New Open Source GPU-Accelerated Atari Emulator for Reinforcement Learning Now Available

To help accelerate the development and testing of new deep reinforcement learning algorithms, NVIDIA researchers have just published a new research paper and corresponding code that introduces an open source CUDA-based Learning Environment (CuLE) for Atari 2600 games.

In the newly published paper, NVIDIA researchers Steven Dalton, Iuri Frosio, and Michael Garland identify computational bottlenecks that are common to several deep reinforcement learning implementations, prevent full utilization of the available computational resources, and make scaling of deep reinforcement learning on large distributed systems inefficient.

In a typical deep reinforcement learning system, training environments run on CPUs, whereas GPUs execute DNN operations. The limited CPU-GPU communication bandwidth and the small set of CPU environments prevent full GPU utilization.

CuLE was designed to overcome these constraints: “Our CUDA Learning Environment overcomes many limitations of existing CPU-based Atari emulators by leveraging one or more NVIDIA GPUs to speed up both inference and training in deep reinforcement learning” the researchers stated.

“By rendering frames directly on the GPU, CuLE avoids the bottleneck arising from the limited CPU-GPU communication bandwidth. As a result, CuLE can generate between 40M and 190M frames per hour using a single GPU, a finding that could be previously achieved only through a cluster of CPUs,” the researchers explained

At the crux of the work, the researchers demonstrated effective acceleration of deep reinforcement learning algorithms on a single GPU as well as scaling on multiple GPUs for popular Atari games including Breakout, Pong, Ms-Pacman, and Space Invaders.

By analyzing the advantages and limitations of CuLE, the researchers also provided some general guidelines for the development of computationally effective simulators in the context of deep reinforcement learning, and for the effective utilization of the high training data throughput generated through GPU emulation: “Training a deep learning agent to reach an average score of 18 in the game of Pong takes 5 minutes when 120 environments are simulated on a CPU, which generates approximately 2,700 frames per second.

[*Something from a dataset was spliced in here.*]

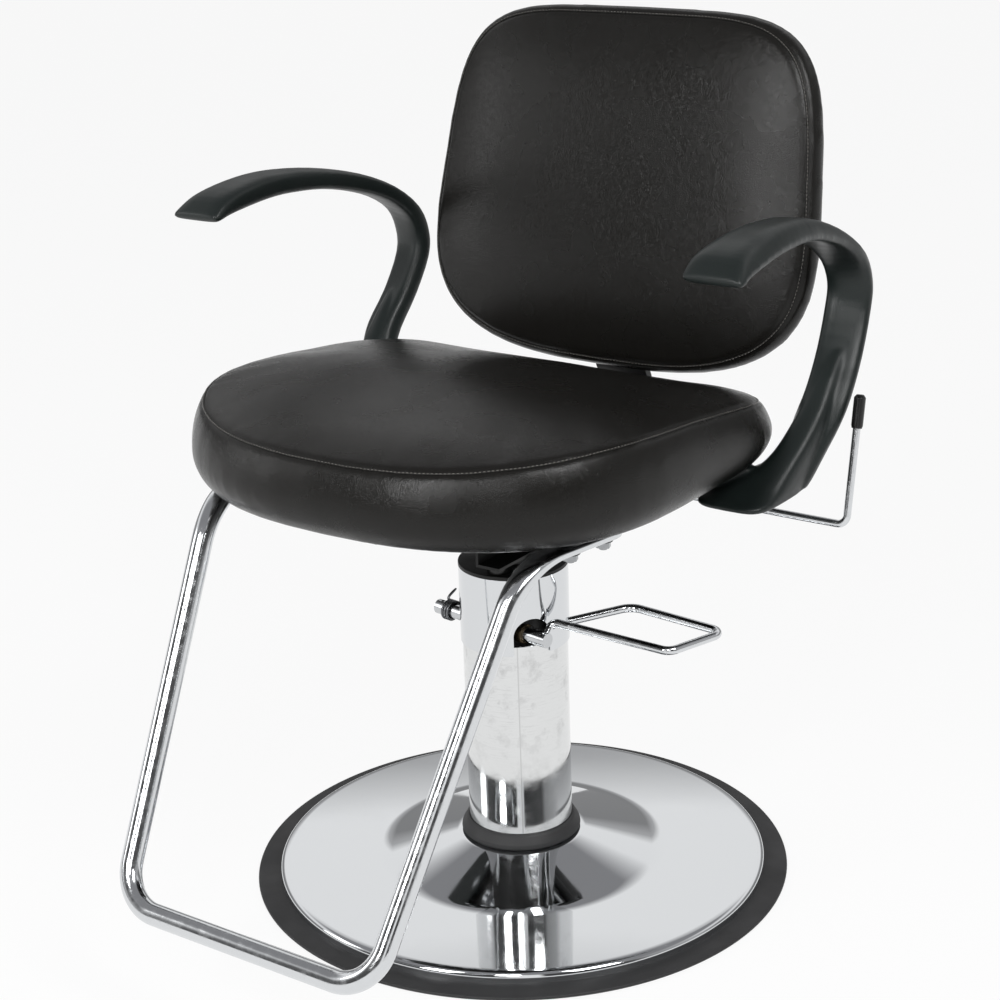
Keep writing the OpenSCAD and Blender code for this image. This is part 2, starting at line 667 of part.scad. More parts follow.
// Stations of the band, tip to foot: x, y, height above the seat board's underside, thickness, width,
// heading, twist, outer bevel
arm_mid = arm_gap / 2;
band_stations = [
    [arm_mid + 10, -118, 237, 6, pad_w + 8, 22, 0, 0.1], [arm_mid + 10, -113, 238.5, 13, pad_w + 13, 22, 0, 0.2],
    [arm_mid + 9, -96, 246, 22, pad_w + 12, 17, 0, 0.35], [arm_mid + 8, -67.5, 251, 26, pad_w + 8, 12, 0, 0.42],
    [arm_mid + 6, -28, 254.5, 26.5, pad_w + 3, 4, 0, 0.45], [arm_mid + 3, 10, 254, 25, pad_w, 0, 0, 0.45],
    [arm_mid - 4, 59, 249, 22.5, pad_w - 1, -8.5, 0, 0.42], [arm_mid - 12, 111, 237, 21.5, pad_w - 2, -19, 2, 0.38],
    [arm_mid - 16, 161, 218, 20.5, pad_w - 3, -38, 6, 0.3], [arm_mid - 17.5, 199, 192.5, leg_t + 3, leg_w + 1, -62, 13, 0.2],
    [arm_leg_x + 1, 214, 164, leg_t + 6, leg_w, -87, 18, 0.12], [arm_leg_x, 211.5, 136.5, leg_t + 6, leg_w, -103, 21, 0.1],
    [arm_leg_x + 3, 189, 96, leg_t + 6, leg_w, -117, 22, 0.1], [arm_leg_x + 6, 160, 61, leg_t + 7, leg_w, -121, 21, 0.1],
    [arm_leg_x + 3, 143, 36, leg_t + 5, leg_w, -120, 18, 0.1], [arm_leg_x - 3, 129, 9, leg_t + 3, leg_w - 4, -116, 12, 0.1],
    [arm_leg_x - 8, 117, -16, leg_t + 1, leg_w - 10, -112, 6, 0.1], [arm_leg_x - 10, 112, -28, leg_t - 4, leg_w - 16, -105, 4, 0.1]];

// Stations of the foot, level rings from the sole upwards: x0 and x1 from the leg's middle, y0, y1,
// height above the sole, squareness
foot_stations = [
    [-73, -1, 26, 123, 0, 0.5], [-76, 3, 21.5, 127, 2, 0.45], [-77, 4.5, 19.5, 128.5, 5, 0.45],
    [-75, 5, 22, 129, 8, 0.45], [-71, 6, 34, 130, 11, 0.48], [-58, 7.5, 50, 132, 18, 0.55],
    [-36, 10, 67, 137, 30, 0.6], [-24, 13, 84, 143, 45, 0.65], [-18, 16, 105, 152, 64, 0.72],
    [-13, 17, 130, 164, 88, 0.8], [-9, 15, 152, 178, 112, 0.9], [-6, 12, 176, 190, 134, 1]];

// Rounded section whose outer side leans in towards the outside of the curve
function band_ring(c, n, w, t, b, e, bevel, k) =
    [for (i = [0:k - 1]) let (a = 360 * i / k, p = spow(cos(a), e), q = spow(sin(a), e))
        c + n * (t * p) + w * (b * q * (q > 0 ? 1 - bevel * (p + 1) / 2 : 1))];

module arm() {
    rows = smooth_rows(band_stations, 3);
    feet = smooth_rows(foot_stations, 2);
    difference() {
        union() {
            loft([for (q = rows) let (n = [0, -sin(q[5]), cos(q[5])], w = [1, 0, 0])
                band_ring([q[0], q[1], seat_h + q[2]], n * cos(q[6]) - w * sin(q[6]), w * cos(q[6]) + n * sin(q[6]),
                          q[3] / 2, q[4] / 2, 0.55, q[7], 24)]);
            loft([for (i = [len(feet) - 1:-1:0]) let (q = feet[i])
                ring([arm_leg_x + (q[0] + q[1]) / 2, (q[2] + q[3]) / 2, arm_sole_z + q[4]], [0, 1, 0], [1, 0, 0],
                     (q[3] - q[2]) / 2, (q[1] - q[0]) / 2, q[5], 28)]);
            translate([0, 0, arm_sole_z + 4]) linear_extrude(arm_boss_z - arm_sole_z - 4) hull() {
                for (q = arm_bolts_at) translate(q) circle(r = 12, $fn = 32);
                translate([arm_leg_x - 42, 76]) circle(r = 8, $fn = 32);
            }
        }
        for (q = arm_bolts_at) translate([q[0], q[1], arm_sole_z - 20]) cylinder(r = 4 + slip_fit, h = 60, $fn = 32);
    }
}
module arm_right() { color(urethane) arm(); }
module arm_left() { color(urethane) mirror([1, 0, 0]) arm(); }

module arm_bolts() {
    color(steel) for (s = [-1, 1]) for (q = arm_bolts_at)
        translate([s * q[0], q[1], arm_sole_z - 0.1]) bolt(7.8, arm_boss_z - arm_sole_z + 9, 5.5);
}

// --- recline hinge and lever ----------------------------------------------------------------

pin_end = rail_x + rail_t + 9;

module hinge_pin() {
    color(steel) difference() {
        bar_x(hinge_r, -pin_end, pin_end, hinge_y, hinge_z);
        for (s = [-1, 1]) translate([s * (pin_end - 5) - 0.7, hinge_y, hinge_z]) rotate([0, 90, 0])
            tube(hinge_r + 1, hinge_r - 1.4, 1.4);
    }
}
module hinge_clips() {
    color(steel) for (s = [-1, 1]) translate([s * (pin_end - 5) - 0.6, hinge_y, hinge_z]) rotate([0, 90, 0])
        difference() {
            tube(hinge_r + 3.5, hinge_r - 1.3, 1.2);
            translate([-3, -20, -1]) cube([6, 20, 4]);
        }
}

module lever_spring() {
    wire = 0.9;
    coil_r = lever_r + 0.8 + wire;
    turns = 5;
    pts = concat(
        [[rail_x + rail_t + 4, lever_y + 15, lever_z + 22], [rail_x + rail_t + 4, lever_y + coil_r + 1, lever_z + 6]],
        [for (i = [0:turns * 12]) let (a = 30 * i)
            [rail_x + rail_t + 4 + 2.4 * i / 12, lever_y + coil_r * cos(a), lever_z + coil_r * sin(a)]]);
    color(steel) rod_sweep(pts, wire, 6, [1, 0, 0]);
}

module hinge_knuckle() {
    color(black) difference() {
        bar_x(knuckle_r, -rail_x + 0.5, rail_x - 0.5, hinge_y, hinge_z);
        bar_x(hinge_r + run_fit, -rail_x, rail_x, hinge_y, hinge_z);
    }
}

// Depth d behind the seam and height s up the back, as y and z
function on_back(d, s) = [back_y + d * cos(back_tilt) + s * sin(back_tilt),
                          back_z - d * sin(back_tilt) + s * cos(back_tilt)];
back_y = hinge_y + 33.5;
back_z = seat_h + 211.5;
panel_t = 8;
bar_d = back_side + seat_gap + panel_t + seat_gap + bar_t / 2;
bar_path = [[hinge_y + knuckle_r - 3, hinge_z + 1], [hinge_y + 33, hinge_z + 7], [hinge_y + 52, hinge_z + 25],
            [hinge_y + 57, hinge_z + 50], [hinge_y + 55, hinge_z + 70], [hinge_y + 49, hinge_z + 83],
            on_back(bar_d + 0.8, -157), on_back(bar_d, -140), on_back(bar_d, -122), on_back(bar_d, -6)];

module bent_strip(p, t) {
    for (i = [0:len(p) - 2]) let (v = p[i + 1] - p[i]) translate(p[i]) rotate(atan2(v[1], v[0])) {
        translate([0, -t / 2]) square([norm(v), t]);
        if (i > 0) circle(d = t, $fn = 32);
    }
}

back_bolt_s = [-104, -30];
back_bolt_x = 18;

// Flat steel, bent to clear the seat and laid against the back
module back_bar() {
    color(black) difference() {
        translate([-bar_w / 2, 0, 0]) rotate([90, 0, 90]) linear_extrude(bar_w) difference() {
            bent_strip(smooth_path, bar_t);
            translate([hinge_y, hinge_z]) circle(r = knuckle_r + 0.1);
        }
        back_bolt_places() translate([0, 0, -30]) cylinder(r = 4 + slip_fit, h = 60, $fn = 32);
    }
}
smooth_path = [for (q = smooth_rows([for (p = bar_path) [p[0], p[1]]], 4)) q];

module back_place() { translate([0, back_y, back_z]) rotate([-back_tilt, 0, 0]) children(); }
module back_bolt_places() {
    back_place() for (x = [-back_bolt_x, back_bolt_x]) for (s = back_bolt_s)
        translate([x, back_side, s]) rotate([-90, 0, 0]) children();
}

// Toothless brake quadrant: the lever's cam bears on its rim
module lock_quadrant() {
    color(steel) translate([cam_x, hinge_y, hinge_z]) rotate([90, 0, 90]) linear_extrude(cam_w) difference() {
        union() {
            circle(r = knuckle_r + 6);
            intersection() {
                circle(r = quadrant_r);
                polygon([[0, 0], [60 * cos(152), 60 * sin(152)], [60 * cos(185), 60 * sin(185)],
                         [60 * cos(220), 60 * sin(220)], [60 * cos(250), 60 * sin(250)]]);
            }
        }
        circle(r = knuckle_r + 0.1);
        translate([24 * cos(196), 24 * sin(196)]) circle(r = 4);
    }
}

module lever_cam() {
    a = atan2(hinge_z - lever_z, hinge_y - lever_y);
    reach = norm([hinge_z - lever_z, hinge_y - lever_y]) - quadrant_r - 0.5;
    color(steel) translate([cam_x, lever_y, lever_z]) rotate([90, 0, 90]) linear_extrude(cam_w) difference() {
        hull() {
            circle(r = lever_r + 3.5, $fn = 48);
            rotate(a) translate([reach - 7, 0]) circle(r = 7, $fn = 48);
        }
        circle(r = lever_r + 0.05, $fn = 48);
    }
}

module lever_up() { translate([0, lever_y, lever_z]) rotate([-lever_lean, 0, 0]) children(); }
upright = 100;

module lever_rod() {
    bend = 10;
    k = 8;
    pts = concat([[lever_reach - bend - 6, 0, 0]],
        [for (i = [0:k]) let (a = 90 * i / k) [lever_reach - bend + bend * sin(a), 0, bend - bend * cos(a)]],
        [[lever_reach, 0, upright + 16]]);
    color(chrome) union() {
        bar_x(lever_r, -rail_x - rail_t - 8, lever_reach - bend, lever_y, lever_z);
        lever_up() rod_sweep(pts, lever_r - 0.05, 16, [0, 1, 0]);
    }
}

module lever_grip() {
    color(black) lever_up() translate([lever_reach, 0, upright]) difference() {
        union() {
            cylinder(d = grip_d - 1, h = 2);
            translate([0, 0, 2]) cylinder(d = grip_d, h = grip_len - 5);
            translate([0, 0, grip_len - 3]) cylinder(d1 = grip_d, d2 = grip_d - 5, h = 3);
        }
        translate([0, 0, -1]) cylinder(r = lever_r + 0.02, h = 18);
    }
}

// --- back -----------------------------------------------------------------------------------

back_mid = -10;

// Outline of the back, drawn in by inset: arched below, squarer and narrower above
function back_point(t, inset) =
    let (w = back_w / 2 - inset, up = sin(t) > 0, l = (up ? back_up : back_down) + 7 - inset, e = up ? 2 / 5 : 2 / 2.95)
    [w * spow(cos(t), e) * (up ? 1 - 0.08 * spow(sin(t), e) : 1), back_mid + l * spow(sin(t), e)];
function back_outline(inset, n) = [for (i = [0:n - 1]) back_point(360 * i / n, inset)];

// Inset and depth of each ring of the cushion, from its crown to its rear edge
back_layers = [[190, -15], [120, -14], [60, -11], [25, -6], [7, 0], [2, 7], [0, 15], [0, 24], [4, 31],
               [12, back_side]];
board_in = 20;
back_board_t = 12;

module back_cushion() {
    color(vinyl) back_place() difference() {
        loft([for (q = back_layers) [for (p = back_outline(q[0], 48)) [p[0], q[1], p[1]]]]);
        translate([0, back_side + 1, 0]) rotate([90, 0, 0])
            linear_extrude(back_board_t + 1 + seat_gap) polygon(back_outline(board_in - seat_gap, 72));
    }
}
module back_board() {
    color("burlywood") difference() {
        back_place() translate([0, back_side, 0]) rotate([90, 0, 0])
            linear_extrude(back_board_t) polygon(back_outline(board_in, 72));
        back_bolt_places() translate([0, 0, -back_board_t + 2]) cylinder(r = 4.1, h = 60, $fn = 32);
    }
}
module back_panel() {
    color(vinyl) difference() {
        back_place() translate([0, back_side + seat_gap + panel_t, 0]) rotate([90, 0, 0]) {
            translate([0, 0, 2]) linear_extrude(panel_t - 2) polygon(back_outline(16, 72));
            linear_extrude(2) polygon(back_outline(19, 72));
        }
        back_bolt_places() translate([0, 0, -1]) cylinder(r = 4 + slip_fit, h = 60, $fn = 32);
    }
}
module back_bolts() {
    color(steel) back_bolt_places() translate([0, 0, bar_d - back_side + bar_t / 2 + 0.05]) mirror([0, 0, 1])
        bolt(7.8, bar_t + panel_t + 9, 5);
}

trim_ring();
ballast_disc();
base_plate();
pump_flange();
flange_bolts();
column_collar();
lower_tube();
pump_body();
shaft_bushes();
upper_sleeve();
pump_cap();
oil_plug();
ram_seal();
return_spring();
ram();
cross_shaft();
pedal_loop();
shaft_screws();
seat_socket();
swivel_bush();
mounting_plate();
socket_bolts();
rail_left();
rail_right();
rail_bolts();
seat_board();
board_bolts();
seat_cushion();
footrest_tube();
footrest_pads();
footrest_bolts();
footrest_washers();
footrest_nuts();
arm_left();
arm_right();
arm_bolts();
hinge_pin();
hinge_clips();
lever_spring();
hinge_knuckle();
back_bar();
lock_quadrant();
back_board();
back_cushion();
back_panel();
back_bolts();
lever_rod();
lever_grip();
lever_cam();
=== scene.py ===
# %% [markdown]
# # A styling chair for a hair salon
#
# The chair arrives as a construction model: every bolt, tube and board is already in its place. What it
# lacks is its looks. This notebook gives it upholstery that swells between its seams, moulded arms with
# soft edges, bent tubes without facets, and a material for every surface.
# All lengths are in metres, the chair faces -Y, and the floor is at Z = 0.

# %% Load the construction model
import json
import math
import bpy
import numpy as np
from mathutils import Matrix, Vector
from mathutils.bvhtree import BVHTree
from mathutils.kdtree import KDTree


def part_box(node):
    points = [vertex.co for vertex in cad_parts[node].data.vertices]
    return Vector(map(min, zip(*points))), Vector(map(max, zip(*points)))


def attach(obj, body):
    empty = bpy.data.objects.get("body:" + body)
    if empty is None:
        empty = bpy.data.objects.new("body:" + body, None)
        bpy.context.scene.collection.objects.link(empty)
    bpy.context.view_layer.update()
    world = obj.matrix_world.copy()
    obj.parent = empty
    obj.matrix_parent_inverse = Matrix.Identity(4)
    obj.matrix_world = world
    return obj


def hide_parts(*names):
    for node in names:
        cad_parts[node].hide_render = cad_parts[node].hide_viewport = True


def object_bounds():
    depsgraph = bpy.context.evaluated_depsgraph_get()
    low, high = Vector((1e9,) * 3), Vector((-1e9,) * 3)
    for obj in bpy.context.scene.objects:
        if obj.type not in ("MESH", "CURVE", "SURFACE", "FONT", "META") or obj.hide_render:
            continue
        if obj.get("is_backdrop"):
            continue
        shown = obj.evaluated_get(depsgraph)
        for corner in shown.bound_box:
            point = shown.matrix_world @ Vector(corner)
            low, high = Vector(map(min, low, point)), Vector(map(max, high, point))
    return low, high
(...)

CuLE on a single GPU generates as much as 11,300 frames per second using 1,200 parallel environments, and reaches the same score in 2:54 minutes; using 4 GPUs we can generate 44,900 frames per second and reach the same score in 1:54 minutes.

The speed up is far more impressive for more complex games like Ms-Pacman, where the traditional CPU-based emulation approach requires 35 minutes for an average score of 1,500; CuLE on one and four GPUs reaches the same score in 19 and 4:36 minutes respectively”.

To achieve such speed up “We had to implement an effective batching strategy to maximize at the same time the number of frames generated by CuLE, and the number training steps performed by the deep reinforcement learning algorithm,” the researchers said.

Learning Pong on CuLE (GPU)

Learning Pong with OpenAI (CPU)

During testing the team evaluated their model using the cuDNN-accelerated PyTorch deep learning framework, with NVIDIA TITAN V, Tesla V100, and a DGX-1 system, comprised of 8 NVIDIA Tesla V100 GPUs, interconnected with NVLinks, and using the NVIDIA NCCL multi-GPU communications backend.

“CuLE runs successfully on the following NVIDIA GPUs, and it is expected to be efficient on any Maxwell-, Pascal-, Volta-, and Turing-architecture NVIDIA GPUs,” the researchers said.

GPU

NVIDIA GeForce 1080

NVIDIA TitanXP

NVIDIA Tesla P100

NVIDIA Tesla V100

NVIDIA TitanV

NVIDIA GeForce RTX 2080 TI, 2080, 2070

CuLE is being made available by NVIDIA as open source software under the 3-clause “New” BSD license.